Of course, Microsoft knows this, and that's why the company wants to replace Win32 with WinFX, a modern and secure set of managed APIs.

However, any changes to the API, even bug fixes or security patches, are nearly certain to break existing software. Windows doesn't just run retail packages; much of the really critical business software that holds people to Windows is custom written, specialized in-house software, which is more likely to break (and more difficult to fix) if Microsoft fumbles its backward compatibility regression testing. That takes time, and that causes delays. Imagine trying to do anything like that without having the resources Microsoft has.

Herding Cats
Further, recall that before the delays of Longhorn/Vista engineering (2001-2006), Microsoft first struggled and failed to migrate DOS users to NT 3.x (1993-1995), then struggled and failed to migrate DOS/Windows 95/98 users to NT 4.0 (1996-1999), then struggled and failed to migrate DOS/Windows 95/98/Me users to NT 5 / Windows 2000 (2000-2001).

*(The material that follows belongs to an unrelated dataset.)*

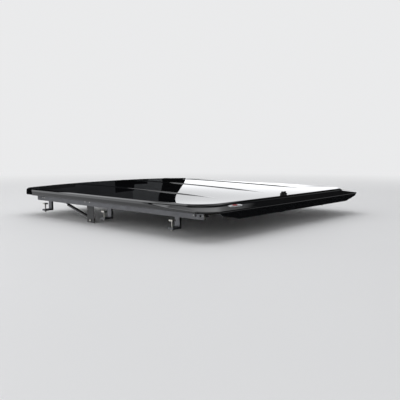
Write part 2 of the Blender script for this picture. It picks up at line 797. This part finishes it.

It wasn't until Windows XP, almost a decade after NT first appeared, that Microsoft could finally get the majority of its DOS users running on an NT-based operating system. Clearly, the "Windows API" is not some simple thing that can be slapped onto an operating system and run without much effort or thought involved.

Also think of all the specialized application frameworks that Microsoft has tied into the Windows API: the web and xml APIs of Internet Explorer that were embedded into Win32 in order to keep the Justice Department confused; the extensive and complex MAPI code that underlies Exchange messaging, email, calendaring, and telephony services; several generations of media APIs, from DirectX to the other various gaming, controller, sound and video APIs; the historical lineup of DDE, OLE, and COM functionality; the secret frameworks that only Microsoft had access to when developing Office; and so on... the list is so long that any suggestion that anyone could just pull a Windows compatibility layer out of their butt and somehow have a way to run Windows applications flawlessly on another OS, is plainly absurd.



The WINE project has been trying to do this for Linux for over twelve years and still has quite a ways to go. Apple can't just slap WINE into Mac OS X either; for Apple, having the WINE code is like "having" the Classic Mac API. There's still at least a half decade of integration work to get from WINE to a minimally functional Red Box compatibility environment in Mac OS X.

Earlier, I mentioned WINE or virtualization as a more ideal solution to running Windows applications on Mac hardware, compared to dual booting. Since then, Apple's Boot Camp arrived as a supported way to boot into Windows XP, and Parallels Workstation arrived as a virtualization tool for running Windows inside Mac OS X. Each serves different purposes in different ways.

I think it's clear that Apple will only offer support for dual boot, leaving third parties to improve upon running Windows within Mac OS X, or emulating the Windows APIs necessary to run some Windows apps.

For its part, Microsoft is already busy trying to derail the efforts of WINE and similar projects, efforts that would also complicate and thwart any theoretical Red Box in Mac OS X. At the same time, Microsoft is pushing full speed ahead on delivering its new generation of APIs and development frameworks.
Apple's striving to deliver Win32 compatibility for Mac OS X while Microsoft focuses on WinFX would be a lot like IBM's ill fated decision to focus on building Win16 compatibility in OS/2, while Microsoft worked on Win32.